133 pages
Published 1927
Read from December 2 to December 3
Rating: 3.5 out of 5
Growing up a white child in the 1980s and ’90s, one with a particularly controlling and paranoid parent at that, I subsisted on a steady diet of “canon” classics. The authors were comprehensively white and overwhelmingly male, though one Shelley did sneak in among the Wellses, Vernes, Twains, and Doyles. I also had a clear sense that there was another layer of “classics” awaiting me in adulthood, a stodgier and more respectable “canon” from the early twentieth century, books that might get referenced or parodied enough in cartoons for me to be aware of them, but with a vague sense that they weren’t “for” me.
The Bridge of San Luis Rey fits into this category. As a kid, I knew of it by name, but I had no inkling of its plot — or its length, which is one reason I decided to check it out — until I found it the other day while browsing the library. If you didn't know it either, Bridge is a series of interconnected character sketches that converge upon the titular footbridge and its fatal collapse. A Franciscan monk who happened to witness the collapse investigates the lives of the victims, seeking to prove the justice of his god in their fates.

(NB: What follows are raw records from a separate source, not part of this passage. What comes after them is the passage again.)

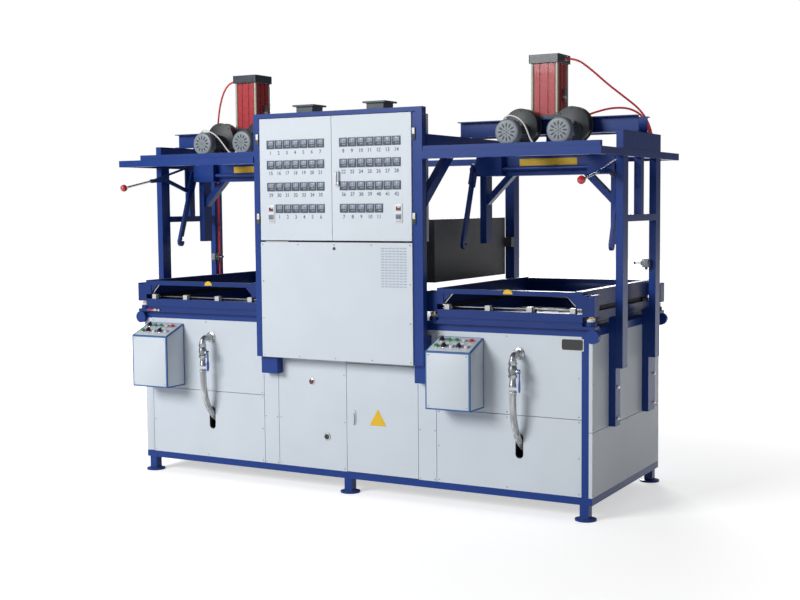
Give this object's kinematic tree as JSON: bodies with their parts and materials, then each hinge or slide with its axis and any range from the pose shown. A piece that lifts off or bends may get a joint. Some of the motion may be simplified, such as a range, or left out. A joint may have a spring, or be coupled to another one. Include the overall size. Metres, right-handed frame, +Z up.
{
  "type": "vacuum forming machine",
  "caption": "Twin-station vacuum forming machine with a centre console and oven, pneumatic presses with locking hooks, lifting clamp frames and a panelled base.",
  "frame": {"origin": "on the floor, under the middle of the front foot in the centre of the machine", "axes": "+X runs to the right along the machine seen from its front, +Y to its back, +Z up"},
  "size_m": [3.168, 1.4197, 2.505],
  "materials": {
    "bed_aluminium": "milled",
    "blower_black": "satin",
    "button_green": "gloss",
    "clamp_blue": "gloss",
    "cowl_dark": "satin",
    "cylinder_red": "gloss",
    "frame_blue": "gloss",
    "heater_ceramic": "matte",
    "hook_steel": "satin",
    "hose_clear": "gloss",
    "hose_red": "gloss",
    "knob_red": "gloss",
    "lever_blue": "gloss",
    "module_black": "matte",
    "motor_grey": "satin",
    "oven_grey": "satin",
    "panel_grey": "satin",
    "switch_grey": "matte",
    "valve_steel": "brushed"
  },
  "bodies": {
    "machine": {"air_hose_left_upper": "hose_red", "air_hose_right_lower": "hose_red", "air_hose_right_upper": "hose_red", "base_frame": "frame_blue", "bed_left": "bed_aluminium", "bed_right": "bed_aluminium", "blower_motors_left": "motor_grey", "blower_motors_right": "motor_grey", "blowers_left": "blower_black", "blowers_right": "blower_black", "centre_deck": "panel_grey", "centre_panels": "panel_grey", "centre_rear_posts": "frame_blue", "console_cabinet": "panel_grey", "console_frame": "frame_blue", "console_panel": "panel_grey", "control_box_left": "panel_grey", "control_box_right": "panel_grey", "control_buttons_left": "button_green", "control_buttons_right": "button_green", "cross_channels_left": "frame_blue", "cross_channels_right": "frame_blue", "cylinder_left": "cylinder_red", "cylinder_right": "cylinder_red", "drain_hose_left": "hose_clear", "drain_hose_right": "hose_clear", "drain_valve_left": "valve_steel", "drain_valve_right": "valve_steel", "exhaust_cowls": "cowl_dark", "front_panels_left": "panel_grey", "front_panels_right": "panel_grey", "gantry_posts_left": "frame_blue", "gantry_posts_right": "frame_blue", "heater_elements": "heater_ceramic", "heating_oven": "oven_grey", "limit_switches": "switch_grey", "lower_clamp_left": "clamp_blue", "lower_clamp_right": "clamp_blue", "rail_frame": "frame_blue", "rear_panels": "panel_grey", "side_beams": "frame_blue", "side_panels_left": "panel_grey", "side_panels_right": "panel_grey", "top_frame": "frame_blue"},
    "press_left": {"press_frame_left": "frame_blue"},
    "hooks_left": {"hook_shaft_left": "hook_steel", "lever_ball_left": "knob_red"},
    "clamp_left": {"upper_clamp_left": "clamp_blue"},
    "door_left": {"console_door_left": "panel_grey", "power_modules_left": "module_black"},
    "drain_tap_left": {"drain_lever_left": "lever_blue"},
    "press_right": {"press_frame_right": "frame_blue"},
    "hooks_right": {"hook_shaft_right": "hook_steel", "lever_ball_right": "knob_red"},
    "clamp_right": {"upper_clamp_right": "clamp_blue"},
    "door_right": {"console_door_right": "panel_grey", "power_modules_right": "module_black"},
    "drain_tap_right": {"drain_lever_right": "lever_blue"},
    "electrics_door": {"electrical_door": "panel_grey"}
  },
  "joints": [
    {"name": "press_left_stroke", "type": "slide", "parent": "machine", "child": "press_left", "axis": [0, 0, 1], "range_m": [-0.22, 0]},
    {"name": "hooks_left_swing", "type": "hinge", "parent": "press_left", "child": "hooks_left", "pos_m": [-1.031, 0.465, 1.871], "axis": [1, 0, 0], "range_deg": [0, 25]},
    {"name": "clamp_left_lift", "type": "slide", "parent": "machine", "child": "clamp_left", "axis": [0, 0, 1], "range_m": [0, 0.06]},
    {"name": "press_right_stroke", "type": "slide", "parent": "machine", "child": "press_right", "axis": [0, 0, 1], "range_m": [-0.22, 0]},
    {"name": "hooks_right_swing", "type": "hinge", "parent": "press_right", "child": "hooks_right", "pos_m": [1.031, 0.465, 1.871], "axis": [1, 0, 0], "range_deg": [0, 25]},
    {"name": "clamp_right_lift", "type": "slide", "parent": "machine", "child": "clamp_right", "axis": [0, 0, 1], "range_m": [0, 0.06]},
    {"name": "console_door_left_swing", "type": "hinge", "parent": "machine", "child": "door_left", "pos_m": [-0.5167, -0.127, 1.825], "axis": [0, 0, -1], "range_deg": [0, 110]},
    {"name": "console_door_right_swing", "type": "hinge", "parent": "machine", "child": "door_right", "pos_m": [0.4925, -0.127, 1.825], "axis": [0, 0, 1], "range_deg": [0, 110]},
    {"name": "electrical_door_swing", "type": "hinge", "parent": "machine", "child": "electrics_door", "pos_m": [0.463, -0.025, 0.44], "axis": [0, 0, 1], "range_deg": [0, 95]},
    {"name": "drain_lever_left_turn", "type": "hinge", "parent": "machine", "child": "drain_tap_left", "pos_m": [-0.941, -0.11, 0.783], "axis": [-1, 0, 0], "range_deg": [0, 90]},
    {"name": "drain_lever_right_turn", "type": "hinge", "parent": "machine", "child": "drain_tap_right", "pos_m": [1.121, -0.11, 0.783], "axis": [-1, 0, 0], "range_deg": [0, 90]}
  ]
}
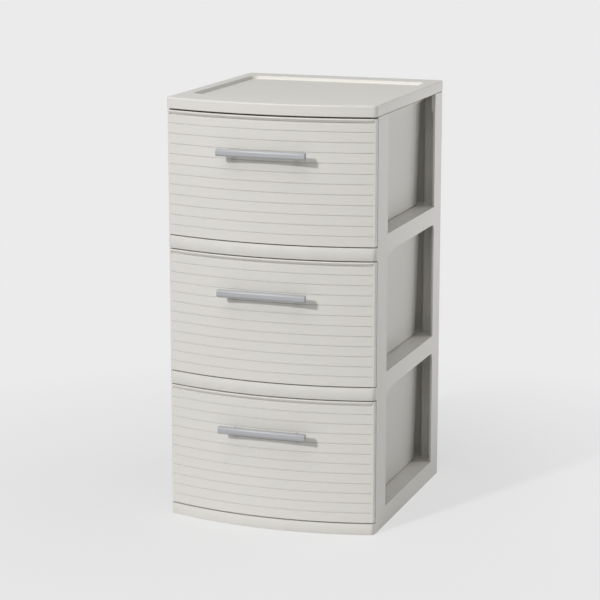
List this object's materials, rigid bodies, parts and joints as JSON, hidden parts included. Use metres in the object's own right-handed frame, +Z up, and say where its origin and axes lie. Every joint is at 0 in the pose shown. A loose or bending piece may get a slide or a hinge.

The theological detective angle turns out to be little more than a framing device. The individual stories are about what you'd expect for a lauded 1920s literary outing, delicately teasing apart the victims' obsessions and unhealthy attachments, with a moderate amount of ethnic stereotyping (though less than one might expect). The prose is crisply modernist, detached and faintly ironic. On the whole, I’d say Bridge holds up pretty well. Unlike a certain bridge.